Clear Skies will keep jobs in America and energy prices stable, by allowing us to keep using coal – our most abundant and cheapest energy source. This legislation is needed now because 509 counties were recently designated as in nonattainment for the new National Ambient Air Quality Standards for ozone and particulate matter. As Cincinnati Chamber of Commerce President Michael Fisher stated in testimony on April 1, 2004, “job growth and capital investment are hindered by the nonattainment designation.” [CHART 2] Under Clear Skies and EPA’s new diesel fuel and engine regulations to reduce sulfur, 90 percent of the counties would come into attainment without any local effort.

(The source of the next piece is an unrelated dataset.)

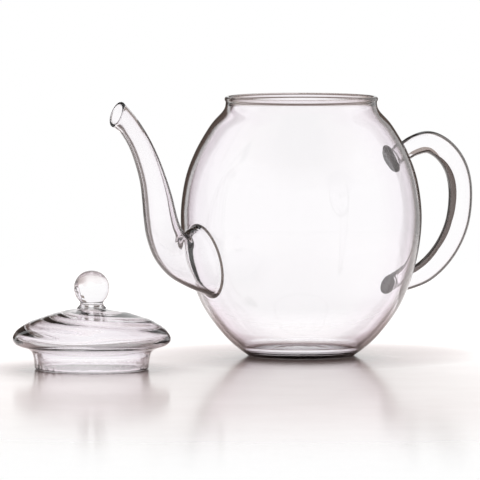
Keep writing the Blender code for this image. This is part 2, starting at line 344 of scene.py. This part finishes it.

These designations are based on stricter standards, not dirtier air. [CHART 3] Since 1970, while our nation and economy have grown substantially, emissions of the six main pollutants have decreased by 51 percent. We need Clear Skies to continue at a higher rate this country’s commitment to cleaning up the environment and protecting public health.

We all want cleaner air – the important question is how we achieve it. Instead of having this debate, false claims are being made that existing programs are better than Clear Skies. Conrad Schneider from Clean Air Task Force testified last week that: (quote) “…existing provisions of the Clean Air Act…could potentially require future emission reductions beyond…” Clear Skies.

‘Could potentially require’? This is exactly the point. We need to stop talking about the ideal world and focus on the real world. The Clean Air Act’s highly litigated and cumbersome provisions make it unclear what or when reductions will be achieved. Critics of Clear Skies point to the Section 126 petitions, NAAQS, and New Source Review programs as effective, but history tells us a different story:

· In 1997, eight Northeastern states petitioned EPA to force Midwestern states to reduce nitrogen oxides. After four federal court decisions and EPA retooling, this culminated in the NOx SIP call, which went into effect not in May 1998 but in May 2004 – seven years after the process began.

· [CHART 4] This chart shows the timeline for when EPA began considering a new standard for ozone and when State Implementation Plans are due. It took 15 years!

· The New Source Review program is far worse. I will quickly run through some of it:
o 20-pages of regulations in 1980 defining NSR has turned into 4,000 pages of guidance documents;
o A 1990 lawsuit and court decision resulted in an EPA rulemaking in 1992;
o Working groups were formed in the 1990s to reform NSR with contradictory proposed changes in 1996 and 1998;
o EPA filed enforcement actions in 1999 of which several are still being litigated and different courts have reached different opinions in two of the cases.
o In 2003, EPA issued two rules to reform the program, both of which have spurred lawsuits. Oral arguments on one of these rules are not expected to occur until at least 2006.
o On top of all this, critics have taken out of context two sentences of a 208 page National Academy of Sciences interim report to claim that the NSR program if unchanged will result in more reductions than Clear Skies. This is ridiculous. Clear Skies caps all power plant pollution immediately while NSR is applied on a case-by-case basis under a standard that now has two different – and litigated – interpretations. With all this lengthy litigation, no one can really tell us what the NSR program will get us – except more lawyers!

Until we get past this rhetoric and the false charges that Clear Skies does less than existing law, we are going to go nowhere. In my opinion, these arguments are just a façade for the real motive of holding up this legislation for the political issue of capping carbon dioxide emissions – which cannot pass the Senate and definitely not the House. This will leave us in this stalemate of lawsuits and uncertainty for businesses – and more importantly uncertainty for our environment and public health.

Time is of the essence. It is either now or never. I met with several of my colleagues on the other side and plan to keep working with them and every member on this Committee to get something done to reduce sulfur dioxide, nitrogen oxides, and mercury emissions substantially.

I look forward to hearing from the witnesses. Thank you.